The 411 on the Self-Employed Health Insurance Deduction

As a business owner, you likely pay for your own health insurance. And there’s a good chance you’ve seen the cost of your insurance premiums go up dramatically in recent years.

One way to offset those higher premiums is to take a deduction for the health insurance premiums you pay as a self-employed person. Here’s what you need to know about the tax deduction or self-employed health insurance.

Can I take the self-employed health insurance deduction?

If you’re self-employed and plan to report a net profit on Schedule C, you may qualify to claim the self-employed health insurance deduction. You may also qualify for the credit if you meet one of the other requirements.
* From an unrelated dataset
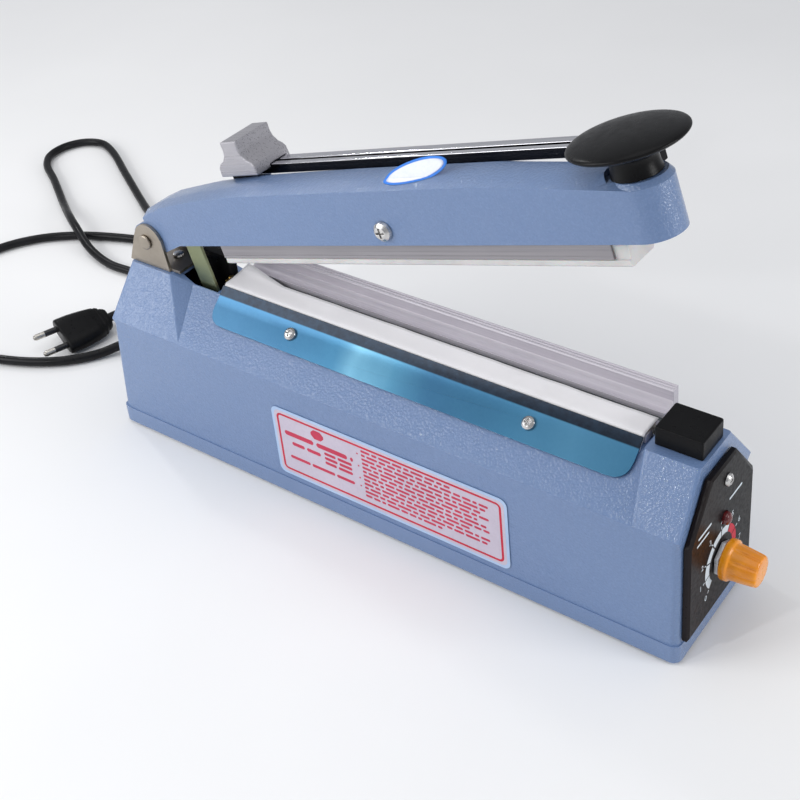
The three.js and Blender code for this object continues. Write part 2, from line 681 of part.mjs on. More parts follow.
function arm() {
  const endSides = 40;
  const endCap = turned('z', [[0, ARM_BOTTOM], [ARM_HALF, ARM_BOTTOM], [ARM_HALF, 162], [ARM_HALF - 1.2, 163.8],
    [13.8, KNOB_BASE - 0.3], [0, KNOB_BASE - 0.3]], [ARM_END_X, 0], endSides);
  const outside = join(armBody(0, 28), endCap, hub(HUB_HALF));
  const earRoom = [-1, 1].map((side) => {
    const span = [side * HUB_HALF, side * 20].sort((a, b) => a - b);
    return rod('y', span, [HINGE_X, HINGE_Z], 27.5, 40);
  });
  const mainHollow = common(armBody(ARM_WALL, 50), box([50, 384], [-20, 20], [100, 180]));
  const endHollow = join(box([380, 404], [-ARM_HALF + ARM_WALL, ARM_HALF - ARM_WALL], [110, 158]),
    rod('z', [110, 158], [ARM_END_X, 0], ARM_HALF - ARM_WALL, endSides));
  const hollow = join(mainHollow, endHollow);
  const knobSeat = rod('z', [KNOB_BASE - GAP, 190], [KNOB_X, 0], ARM_HALF, endSides);
  const hubHollow = box([8, 60], [-HUB_HOLLOW, HUB_HOLLOW], [110, 146]);
  const shell = cut(outside, hollow, hubHollow, knobSeat, ...earRoom);
  const ribs = ARM_RIBS.map((x) => box([x - 4, x + 4], [-ARM_HALF + 1, ARM_HALF - 1], [ARM_BOTTOM + 0.2, 160]));
  const knobBoss = rod('z', [150, 162], [KNOB_X, 0], 7);
  const pinBore = rod('y', [-20, 20], [HINGE_X, HINGE_Z], PIN_RADIUS + GAP);
  const sideBores = [-1, 1].map((side) => {
    const span = [side * 6, side * 20].sort((a, b) => a - b);
    return rod('y', span, [ARM_RIBS[1], ARM_SCREW_Z], 1.9, 12);
  });
  const holderBores = HOLDER_SCREW_X.map((x) => rod('z', [130, 150], [x, 0], 1.8, 12));
  const studBore = rod('z', [140, 170], [KNOB_X, 0], 3.4);
  const strapPinPockets = rod('y', [-STRAP_PIN_HALF - GAP, STRAP_PIN_HALF + GAP], STRAP_PIN_CLOSED, 2.3, 16);
  return cut(join(shell, ...ribs, knobBoss), pinBore, ...sideBores, ...holderBores, studBore, strapPinPockets);
}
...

You can’t claim the deduction for any month you are eligible to participate in a subsidized plan. It doesn’t matter if that plan is maintained by an employer of you, your spouse, or your child under age 27.

What if I am also eligible for subsidized health insurance for part of the year?

You can only take the deduction for months in which you were not eligible for a subsidized employer plan. For example, if you were eligible for such a plan for six months of the year, you can only deduct your self-employed health insurance premiums for the remaining six months.

Who can my self-employed health insurance plan cover?

The plan can cover you, your spouse, and your dependents. It can also cover your children under age 27 who may not be your dependents.

Do I have to itemize deductions to take this deduction?

You can deduct self-employed health insurance premiums directly on line 28 of Form 1040. That means you can take advantage of the tax benefit even if you don’t itemize deductions.

Does my business have to hold the policy?

The insurance policy can be issued in the business’ name or in your name.

Is there a limit on how much I can deduct?

Your self-employment income can limit the deduction. You can’t deduct more than your net profit on Schedule C, reduced by your self-employment tax paid and your contributions to a SEP, SIMPLE, or qualified retirement plan for yourself.

If you use TaxAct to prepare your taxes, the program does the calculations for you and determines your qualified deduction.

If your deduction is limited by your net self-employment income, you can still deduct the excess premiums on Schedule A with your itemized deductions. However, you may not benefit from claiming your premiums unless your total medical expenses, including premiums, exceed 7.5 percent of your adjusted gross income

Can I include premiums for Medicare or long-term care insurance?

Yes, you can use both Medicare and long-term care insurance premiums to compute the self-employed health insurance deduction.